Dataset entries:

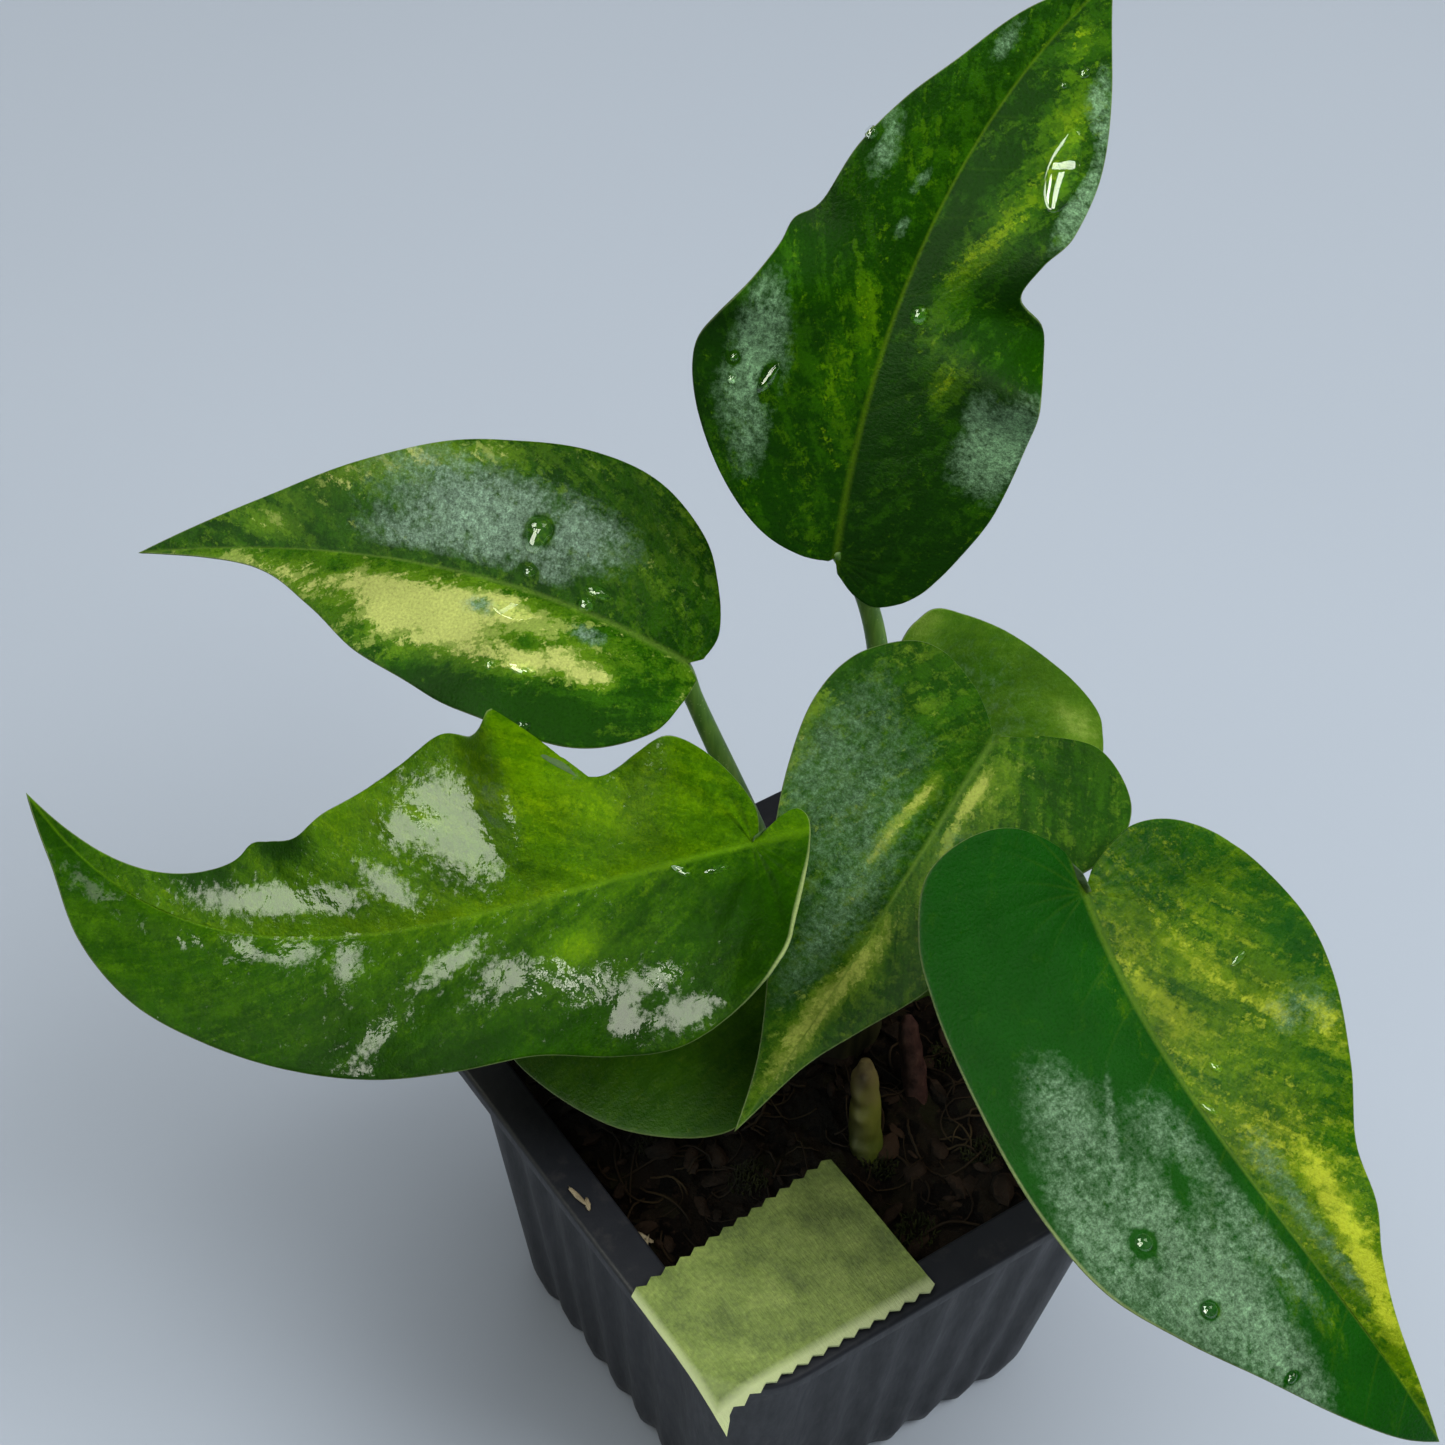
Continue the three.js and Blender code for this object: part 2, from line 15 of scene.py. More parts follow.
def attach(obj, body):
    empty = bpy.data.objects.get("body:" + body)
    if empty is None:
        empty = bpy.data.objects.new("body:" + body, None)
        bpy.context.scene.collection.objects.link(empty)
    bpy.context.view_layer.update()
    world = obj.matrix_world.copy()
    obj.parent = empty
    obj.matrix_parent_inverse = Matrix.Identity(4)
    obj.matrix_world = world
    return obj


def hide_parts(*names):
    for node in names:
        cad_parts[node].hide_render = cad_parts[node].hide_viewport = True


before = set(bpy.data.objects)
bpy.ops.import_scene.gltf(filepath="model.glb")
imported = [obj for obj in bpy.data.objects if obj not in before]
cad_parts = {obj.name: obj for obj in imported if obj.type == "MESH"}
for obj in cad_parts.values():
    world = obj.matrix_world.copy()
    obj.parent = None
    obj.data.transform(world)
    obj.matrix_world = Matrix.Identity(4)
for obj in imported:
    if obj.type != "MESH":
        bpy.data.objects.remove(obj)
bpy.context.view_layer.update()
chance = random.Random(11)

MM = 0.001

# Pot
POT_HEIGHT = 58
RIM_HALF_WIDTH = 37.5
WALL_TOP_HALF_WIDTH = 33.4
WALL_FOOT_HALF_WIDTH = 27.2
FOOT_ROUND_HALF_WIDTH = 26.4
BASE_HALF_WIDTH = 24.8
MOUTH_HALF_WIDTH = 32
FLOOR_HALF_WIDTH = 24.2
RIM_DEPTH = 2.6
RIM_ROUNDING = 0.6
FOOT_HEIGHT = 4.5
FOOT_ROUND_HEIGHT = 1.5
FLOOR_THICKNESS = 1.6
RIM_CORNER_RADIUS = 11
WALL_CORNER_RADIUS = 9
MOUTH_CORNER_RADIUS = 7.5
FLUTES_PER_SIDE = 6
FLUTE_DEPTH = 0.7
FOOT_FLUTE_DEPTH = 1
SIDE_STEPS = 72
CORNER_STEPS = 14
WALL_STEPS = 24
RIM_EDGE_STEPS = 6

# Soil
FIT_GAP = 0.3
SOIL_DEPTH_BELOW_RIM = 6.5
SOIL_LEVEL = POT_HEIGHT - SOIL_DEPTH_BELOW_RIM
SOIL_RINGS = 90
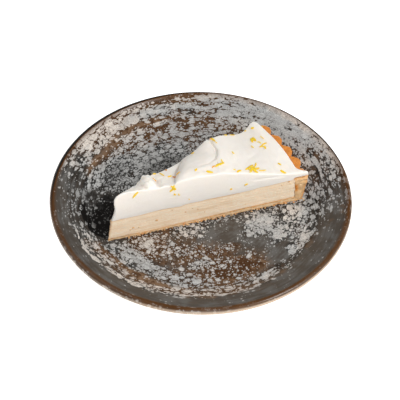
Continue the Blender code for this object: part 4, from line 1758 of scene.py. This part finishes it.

WHAT TO PRODUCE ->
Each line of the listing above should be output exactly.

RESPONSE FOR THIS EXERCISE ->
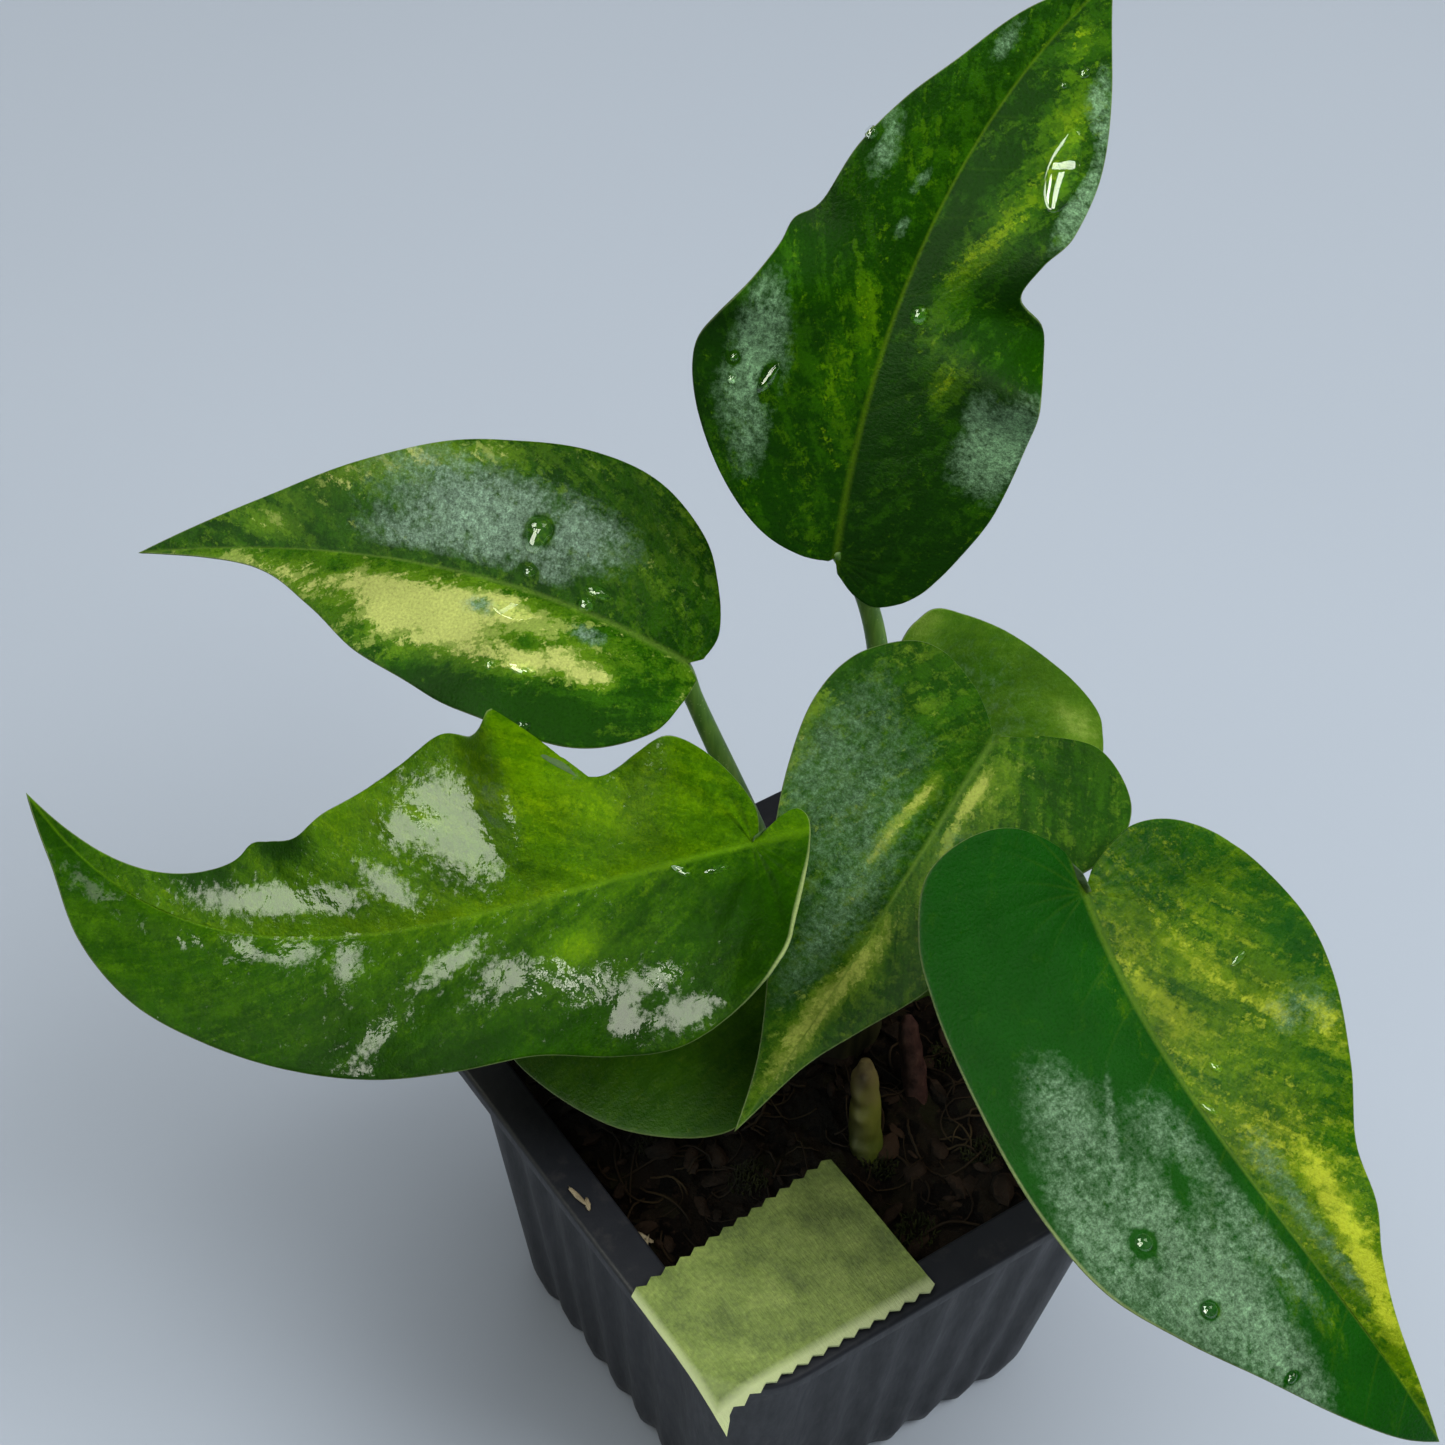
Continue the three.js and Blender code for this object: part 2, from line 15 of scene.py. More parts follow.
def attach(obj, body):
    empty = bpy.data.objects.get("body:" + body)
    if empty is None:
        empty = bpy.data.objects.new("body:" + body, None)
        bpy.context.scene.collection.objects.link(empty)
    bpy.context.view_layer.update()
    world = obj.matrix_world.copy()
    obj.parent = empty
    obj.matrix_parent_inverse = Matrix.Identity(4)
    obj.matrix_world = world
    return obj


def hide_parts(*names):
    for node in names:
        cad_parts[node].hide_render = cad_parts[node].hide_viewport = True


before = set(bpy.data.objects)
bpy.ops.import_scene.gltf(filepath="model.glb")
imported = [obj for obj in bpy.data.objects if obj not in before]
cad_parts = {obj.name: obj for obj in imported if obj.type == "MESH"}
for obj in cad_parts.values():
    world = obj.matrix_world.copy()
    obj.parent = None
    obj.data.transform(world)
    obj.matrix_world = Matrix.Identity(4)
for obj in imported:
    if obj.type != "MESH":
        bpy.data.objects.remove(obj)
bpy.context.view_layer.update()
chance = random.Random(11)

MM = 0.001

# Pot
POT_HEIGHT = 58
RIM_HALF_WIDTH = 37.5
WALL_TOP_HALF_WIDTH = 33.4
WALL_FOOT_HALF_WIDTH = 27.2
FOOT_ROUND_HALF_WIDTH = 26.4
BASE_HALF_WIDTH = 24.8
MOUTH_HALF_WIDTH = 32
FLOOR_HALF_WIDTH = 24.2
RIM_DEPTH = 2.6
RIM_ROUNDING = 0.6
FOOT_HEIGHT = 4.5
FOOT_ROUND_HEIGHT = 1.5
FLOOR_THICKNESS = 1.6
RIM_CORNER_RADIUS = 11
WALL_CORNER_RADIUS = 9
MOUTH_CORNER_RADIUS = 7.5
FLUTES_PER_SIDE = 6
FLUTE_DEPTH = 0.7
FOOT_FLUTE_DEPTH = 1
SIDE_STEPS = 72
CORNER_STEPS = 14
WALL_STEPS = 24
RIM_EDGE_STEPS = 6

# Soil
FIT_GAP = 0.3
SOIL_DEPTH_BELOW_RIM = 6.5
SOIL_LEVEL = POT_HEIGHT - SOIL_DEPTH_BELOW_RIM
SOIL_RINGS = 90
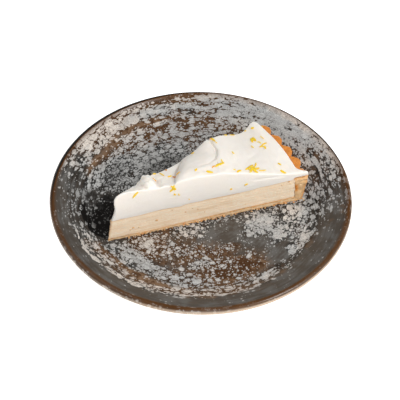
Continue the Blender code for this object: part 4, from line 1758 of scene.py. This part finishes it.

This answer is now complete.